Вообще, ничего нравственнее искусства нет. Мне кажется, что, во-первых, есть внутренние фильтры. Во-вторых, душа художника, который все фильтрует. Он проявляет всё лучшее в своих творениях. Внутри есть большая цензурная машина.
О работе в театре.
— В нашей актерской братии кто-то скажет, что процесс репетиции в театре самое интересное. Я так категорически не скажу. Я практик. Я считаю, что театр является видом искусства, именно когда происходит встреча со зрителем. Я считаю, что важен очень результат. И важным показателем в этом смысле является успех. Причем необязательно безумных криков «браво» или вставания зала. Успех бывает молчаливым и потрясенным, когда вообще аплодисменты не рождаются. Есть очень сильное впечатление и острое понимание между залом и сценой. Но к этому взаимопониманию надо стремиться, это очень важно. Если успеха нет, значит, допущена какая-то ошибка. При этом это ни есть показатель истины в последней инстанции, потому что порой успехом пользуются довольно низкопробные творения. Мы это видим. Но я все равно ориентируюсь на результат. А результатом является встреча со зрителем. Зритель является обязательным компонентом, чтобы такой вид искусства, как театр существовал. Картина в музее висит и ночью при выключенном свете.
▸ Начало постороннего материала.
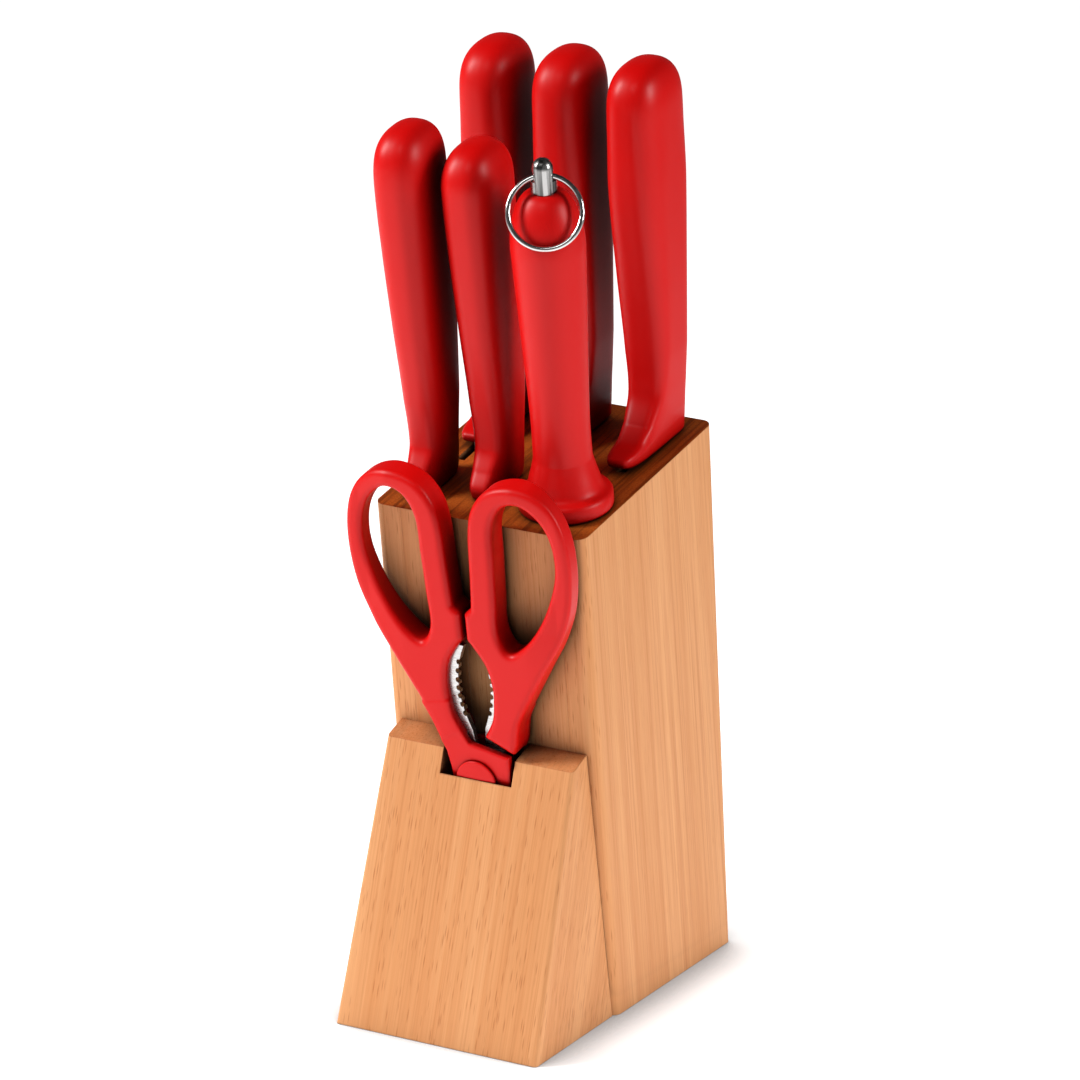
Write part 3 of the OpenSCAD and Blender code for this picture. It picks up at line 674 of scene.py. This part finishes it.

А спектакля нет, если нет зрителя.
О том, когда осовременивают классику на сцене.
— Те, кто следит за моим творчеством, знают, что я с классикой имею дело в очень современном её понимании и мне кажется, что только в том виде ее нужно играть, чтобы она не превращалась в средство от бессонницы. Кому вообще нужна классика, кто ходит в театр смотреть про старинную жизнь? Это кто-то очень уставший вообще от жизни. Мне такой зритель, честно, говоря не интересен. Вообще, эти разговоры о границах трактовок классики — это глупый разговор. Границы эти устанавливает каждый раз только режиссер. И делает так, как считает нужным. И вопрос — можно обсуждать или нельзя — он бессмысленный.